The request -
From the first line of the data below, repeat each line exactly until you reach the line with "behind_front = ((y"; include that line too.

____________________

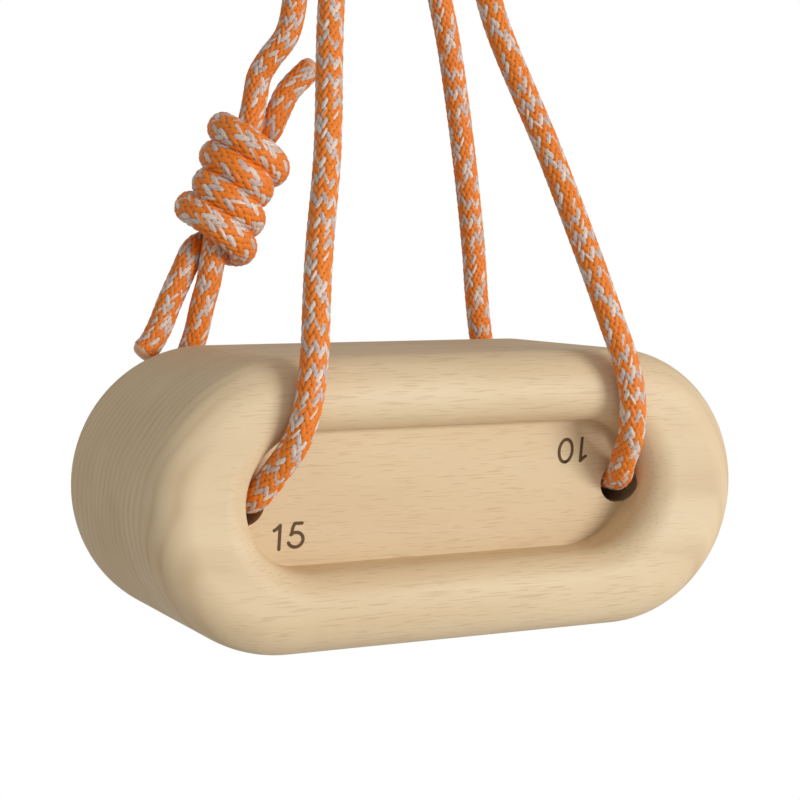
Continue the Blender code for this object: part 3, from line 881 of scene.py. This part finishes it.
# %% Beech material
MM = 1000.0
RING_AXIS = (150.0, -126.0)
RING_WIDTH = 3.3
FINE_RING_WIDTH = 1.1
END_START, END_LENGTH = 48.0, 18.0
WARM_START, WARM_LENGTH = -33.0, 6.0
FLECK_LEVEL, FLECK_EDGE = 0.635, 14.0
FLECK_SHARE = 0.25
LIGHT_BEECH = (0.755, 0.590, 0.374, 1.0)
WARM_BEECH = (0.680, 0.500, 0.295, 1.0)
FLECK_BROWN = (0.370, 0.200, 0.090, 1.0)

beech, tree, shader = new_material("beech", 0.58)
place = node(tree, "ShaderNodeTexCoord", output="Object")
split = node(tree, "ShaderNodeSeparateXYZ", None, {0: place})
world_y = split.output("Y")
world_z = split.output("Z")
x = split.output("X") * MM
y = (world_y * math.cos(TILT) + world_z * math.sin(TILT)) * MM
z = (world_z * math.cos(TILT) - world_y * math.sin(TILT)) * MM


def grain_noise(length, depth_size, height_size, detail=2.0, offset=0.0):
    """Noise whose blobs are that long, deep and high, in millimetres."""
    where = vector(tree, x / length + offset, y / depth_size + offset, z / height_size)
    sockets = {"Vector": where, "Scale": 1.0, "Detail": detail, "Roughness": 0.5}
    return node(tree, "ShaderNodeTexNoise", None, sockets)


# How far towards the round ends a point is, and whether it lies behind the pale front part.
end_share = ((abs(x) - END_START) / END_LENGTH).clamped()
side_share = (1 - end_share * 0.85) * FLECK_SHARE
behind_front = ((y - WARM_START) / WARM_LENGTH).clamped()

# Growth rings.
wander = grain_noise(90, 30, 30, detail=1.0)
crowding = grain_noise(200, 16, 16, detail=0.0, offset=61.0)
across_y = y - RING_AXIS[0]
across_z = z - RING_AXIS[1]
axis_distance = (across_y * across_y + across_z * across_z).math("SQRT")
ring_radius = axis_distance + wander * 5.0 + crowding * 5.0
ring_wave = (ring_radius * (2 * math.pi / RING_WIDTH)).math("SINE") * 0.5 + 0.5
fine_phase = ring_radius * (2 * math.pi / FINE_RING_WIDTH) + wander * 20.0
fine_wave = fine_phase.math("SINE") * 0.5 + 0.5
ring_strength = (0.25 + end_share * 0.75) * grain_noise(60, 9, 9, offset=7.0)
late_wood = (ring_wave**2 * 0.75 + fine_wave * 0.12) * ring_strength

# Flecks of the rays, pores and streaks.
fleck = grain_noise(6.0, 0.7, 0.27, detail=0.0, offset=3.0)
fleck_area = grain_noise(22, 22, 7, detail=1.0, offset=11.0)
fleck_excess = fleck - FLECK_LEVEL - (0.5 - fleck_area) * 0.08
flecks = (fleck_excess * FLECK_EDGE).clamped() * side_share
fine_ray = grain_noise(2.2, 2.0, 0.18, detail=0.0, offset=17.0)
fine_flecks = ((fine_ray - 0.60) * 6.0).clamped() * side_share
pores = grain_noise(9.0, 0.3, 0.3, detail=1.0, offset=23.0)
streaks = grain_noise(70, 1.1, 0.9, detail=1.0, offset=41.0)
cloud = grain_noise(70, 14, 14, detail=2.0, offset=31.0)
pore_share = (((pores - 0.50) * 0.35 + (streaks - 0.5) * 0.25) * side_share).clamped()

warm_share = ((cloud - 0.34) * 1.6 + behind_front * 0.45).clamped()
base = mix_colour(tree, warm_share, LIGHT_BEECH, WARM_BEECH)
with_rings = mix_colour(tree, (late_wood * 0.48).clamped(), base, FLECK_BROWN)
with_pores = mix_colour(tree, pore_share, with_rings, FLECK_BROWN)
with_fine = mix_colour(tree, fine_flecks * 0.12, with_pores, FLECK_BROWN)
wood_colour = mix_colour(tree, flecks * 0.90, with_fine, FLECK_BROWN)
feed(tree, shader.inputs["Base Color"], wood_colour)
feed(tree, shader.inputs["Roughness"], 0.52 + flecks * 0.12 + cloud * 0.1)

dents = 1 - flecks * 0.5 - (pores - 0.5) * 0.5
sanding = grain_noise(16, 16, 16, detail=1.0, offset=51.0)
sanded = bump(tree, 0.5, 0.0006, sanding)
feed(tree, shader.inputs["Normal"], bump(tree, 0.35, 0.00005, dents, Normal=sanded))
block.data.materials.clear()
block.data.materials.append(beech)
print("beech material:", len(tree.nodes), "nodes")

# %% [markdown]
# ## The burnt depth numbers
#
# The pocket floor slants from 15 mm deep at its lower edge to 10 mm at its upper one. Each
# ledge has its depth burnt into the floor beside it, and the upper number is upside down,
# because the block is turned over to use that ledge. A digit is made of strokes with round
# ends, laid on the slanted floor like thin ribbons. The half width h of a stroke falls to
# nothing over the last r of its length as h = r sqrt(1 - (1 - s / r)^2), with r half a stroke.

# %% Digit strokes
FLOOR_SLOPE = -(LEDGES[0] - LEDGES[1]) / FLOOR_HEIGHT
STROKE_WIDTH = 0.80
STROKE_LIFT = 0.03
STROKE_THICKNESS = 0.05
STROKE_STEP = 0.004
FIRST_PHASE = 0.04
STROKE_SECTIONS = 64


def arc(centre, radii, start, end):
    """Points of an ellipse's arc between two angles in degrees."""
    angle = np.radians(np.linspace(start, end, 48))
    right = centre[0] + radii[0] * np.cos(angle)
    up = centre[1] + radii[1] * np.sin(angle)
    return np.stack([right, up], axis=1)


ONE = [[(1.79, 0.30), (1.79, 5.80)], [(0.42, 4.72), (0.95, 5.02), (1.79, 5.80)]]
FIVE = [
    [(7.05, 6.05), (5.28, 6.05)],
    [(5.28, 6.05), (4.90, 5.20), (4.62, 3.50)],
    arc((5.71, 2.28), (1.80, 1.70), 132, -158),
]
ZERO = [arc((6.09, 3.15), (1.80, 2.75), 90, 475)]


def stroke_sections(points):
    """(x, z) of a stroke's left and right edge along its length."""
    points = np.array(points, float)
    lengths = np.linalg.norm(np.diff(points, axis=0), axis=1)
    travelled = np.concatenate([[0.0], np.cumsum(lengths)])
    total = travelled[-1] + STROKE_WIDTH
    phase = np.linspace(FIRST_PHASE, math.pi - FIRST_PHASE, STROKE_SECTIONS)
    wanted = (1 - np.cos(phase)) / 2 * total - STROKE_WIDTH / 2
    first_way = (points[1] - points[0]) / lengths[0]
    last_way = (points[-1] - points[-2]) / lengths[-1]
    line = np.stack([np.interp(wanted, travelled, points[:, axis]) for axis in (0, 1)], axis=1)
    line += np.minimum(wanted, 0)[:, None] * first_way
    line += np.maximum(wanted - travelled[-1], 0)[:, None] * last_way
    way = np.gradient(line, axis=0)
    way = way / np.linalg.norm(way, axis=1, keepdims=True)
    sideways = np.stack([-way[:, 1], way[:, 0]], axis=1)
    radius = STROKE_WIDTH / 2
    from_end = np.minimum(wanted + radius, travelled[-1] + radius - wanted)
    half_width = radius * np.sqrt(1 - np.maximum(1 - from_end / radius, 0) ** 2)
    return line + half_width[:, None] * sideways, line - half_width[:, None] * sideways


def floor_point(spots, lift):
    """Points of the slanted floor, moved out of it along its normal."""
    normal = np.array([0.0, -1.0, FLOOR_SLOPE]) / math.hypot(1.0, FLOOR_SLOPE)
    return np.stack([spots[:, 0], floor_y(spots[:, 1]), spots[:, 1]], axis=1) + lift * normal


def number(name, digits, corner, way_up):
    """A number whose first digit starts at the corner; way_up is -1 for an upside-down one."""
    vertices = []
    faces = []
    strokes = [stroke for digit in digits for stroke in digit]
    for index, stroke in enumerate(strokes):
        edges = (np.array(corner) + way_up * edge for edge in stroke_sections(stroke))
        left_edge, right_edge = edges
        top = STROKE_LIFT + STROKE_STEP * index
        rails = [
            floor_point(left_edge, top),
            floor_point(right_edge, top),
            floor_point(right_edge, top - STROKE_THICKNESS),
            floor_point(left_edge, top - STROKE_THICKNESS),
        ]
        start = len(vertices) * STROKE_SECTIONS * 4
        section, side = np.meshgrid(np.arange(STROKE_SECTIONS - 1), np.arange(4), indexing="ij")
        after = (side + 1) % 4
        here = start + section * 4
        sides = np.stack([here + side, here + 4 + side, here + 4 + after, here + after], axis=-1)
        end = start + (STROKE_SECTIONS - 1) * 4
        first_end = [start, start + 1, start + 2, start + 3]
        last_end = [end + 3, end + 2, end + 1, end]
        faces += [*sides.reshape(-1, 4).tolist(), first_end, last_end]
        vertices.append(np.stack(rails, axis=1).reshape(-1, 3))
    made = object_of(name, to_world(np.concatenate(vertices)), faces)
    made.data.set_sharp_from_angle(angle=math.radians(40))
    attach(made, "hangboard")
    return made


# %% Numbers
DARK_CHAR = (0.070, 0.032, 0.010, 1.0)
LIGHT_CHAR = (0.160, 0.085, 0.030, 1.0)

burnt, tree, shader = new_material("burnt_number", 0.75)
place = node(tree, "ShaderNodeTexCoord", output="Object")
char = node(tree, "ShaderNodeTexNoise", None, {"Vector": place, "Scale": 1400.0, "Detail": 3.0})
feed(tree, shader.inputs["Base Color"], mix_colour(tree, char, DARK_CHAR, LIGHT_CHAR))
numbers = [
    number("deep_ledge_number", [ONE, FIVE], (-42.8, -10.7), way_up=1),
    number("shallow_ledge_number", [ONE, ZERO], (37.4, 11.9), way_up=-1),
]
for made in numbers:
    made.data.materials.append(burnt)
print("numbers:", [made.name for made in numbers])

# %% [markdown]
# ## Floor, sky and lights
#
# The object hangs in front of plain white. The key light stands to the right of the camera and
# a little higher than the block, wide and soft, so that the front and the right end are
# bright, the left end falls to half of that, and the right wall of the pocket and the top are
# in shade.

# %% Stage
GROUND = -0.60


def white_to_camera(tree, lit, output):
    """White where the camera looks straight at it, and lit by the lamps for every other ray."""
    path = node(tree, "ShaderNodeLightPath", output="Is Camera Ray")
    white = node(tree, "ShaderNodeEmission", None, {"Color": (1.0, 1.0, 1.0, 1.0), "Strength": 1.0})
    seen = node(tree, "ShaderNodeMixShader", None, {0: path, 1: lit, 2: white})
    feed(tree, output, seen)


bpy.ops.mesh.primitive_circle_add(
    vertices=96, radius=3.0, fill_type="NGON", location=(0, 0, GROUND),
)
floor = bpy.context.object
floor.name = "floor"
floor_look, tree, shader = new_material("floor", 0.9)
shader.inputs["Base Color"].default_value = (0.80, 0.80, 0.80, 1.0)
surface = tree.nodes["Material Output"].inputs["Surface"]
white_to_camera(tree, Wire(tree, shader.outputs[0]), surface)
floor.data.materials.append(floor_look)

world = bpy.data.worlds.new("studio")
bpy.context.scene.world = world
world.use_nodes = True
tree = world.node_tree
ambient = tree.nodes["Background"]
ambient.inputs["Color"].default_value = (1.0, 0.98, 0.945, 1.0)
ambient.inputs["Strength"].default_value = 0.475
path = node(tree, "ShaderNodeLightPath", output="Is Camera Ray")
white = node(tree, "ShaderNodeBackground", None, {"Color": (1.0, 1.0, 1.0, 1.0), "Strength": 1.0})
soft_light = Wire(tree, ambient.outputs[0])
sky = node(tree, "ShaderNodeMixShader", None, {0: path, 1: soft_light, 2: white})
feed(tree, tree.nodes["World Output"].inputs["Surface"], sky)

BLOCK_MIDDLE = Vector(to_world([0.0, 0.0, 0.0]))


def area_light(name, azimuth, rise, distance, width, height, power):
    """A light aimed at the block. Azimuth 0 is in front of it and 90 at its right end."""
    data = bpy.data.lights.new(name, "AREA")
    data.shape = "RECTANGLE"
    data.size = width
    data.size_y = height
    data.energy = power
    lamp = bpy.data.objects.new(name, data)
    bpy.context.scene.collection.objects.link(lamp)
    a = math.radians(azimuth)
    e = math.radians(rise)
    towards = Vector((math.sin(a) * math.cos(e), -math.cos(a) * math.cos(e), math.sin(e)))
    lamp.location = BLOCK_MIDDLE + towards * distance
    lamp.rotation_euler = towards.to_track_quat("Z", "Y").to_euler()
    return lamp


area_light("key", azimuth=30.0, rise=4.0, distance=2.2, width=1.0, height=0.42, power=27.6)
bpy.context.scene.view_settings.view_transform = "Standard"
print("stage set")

____________________

Written response -
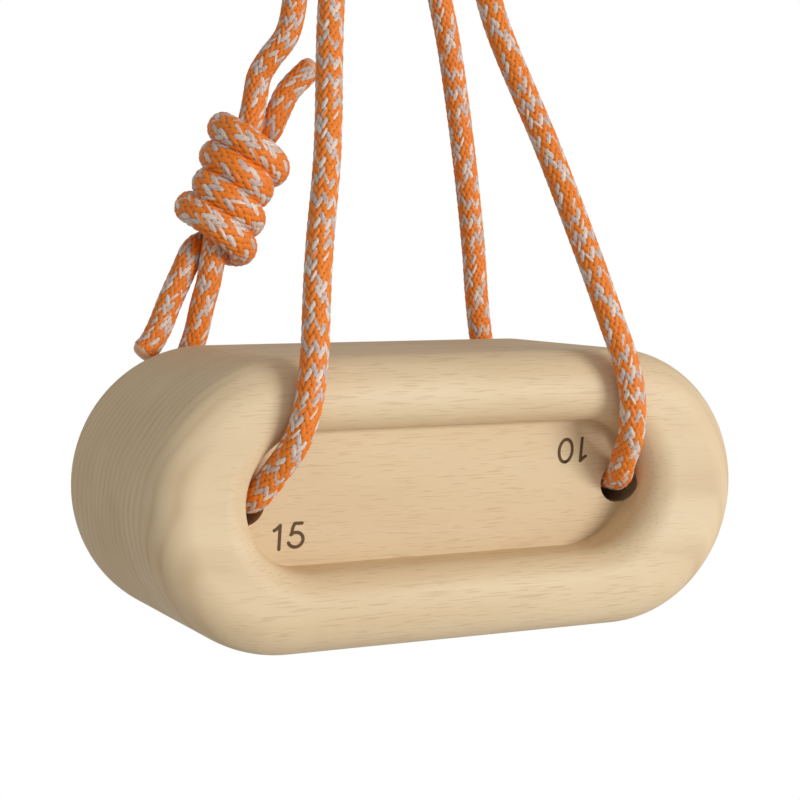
Continue the Blender code for this object: part 3, from line 881 of scene.py. This part finishes it.
# %% Beech material
MM = 1000.0
RING_AXIS = (150.0, -126.0)
RING_WIDTH = 3.3
FINE_RING_WIDTH = 1.1
END_START, END_LENGTH = 48.0, 18.0
WARM_START, WARM_LENGTH = -33.0, 6.0
FLECK_LEVEL, FLECK_EDGE = 0.635, 14.0
FLECK_SHARE = 0.25
LIGHT_BEECH = (0.755, 0.590, 0.374, 1.0)
WARM_BEECH = (0.680, 0.500, 0.295, 1.0)
FLECK_BROWN = (0.370, 0.200, 0.090, 1.0)

beech, tree, shader = new_material("beech", 0.58)
place = node(tree, "ShaderNodeTexCoord", output="Object")
split = node(tree, "ShaderNodeSeparateXYZ", None, {0: place})
world_y = split.output("Y")
world_z = split.output("Z")
x = split.output("X") * MM
y = (world_y * math.cos(TILT) + world_z * math.sin(TILT)) * MM
z = (world_z * math.cos(TILT) - world_y * math.sin(TILT)) * MM


def grain_noise(length, depth_size, height_size, detail=2.0, offset=0.0):
    """Noise whose blobs are that long, deep and high, in millimetres."""
    where = vector(tree, x / length + offset, y / depth_size + offset, z / height_size)
    sockets = {"Vector": where, "Scale": 1.0, "Detail": detail, "Roughness": 0.5}
    return node(tree, "ShaderNodeTexNoise", None, sockets)


# How far towards the round ends a point is, and whether it lies behind the pale front part.
end_share = ((abs(x) - END_START) / END_LENGTH).clamped()
side_share = (1 - end_share * 0.85) * FLECK_SHARE
behind_front = ((y - WARM_START) / WARM_LENGTH).clamped()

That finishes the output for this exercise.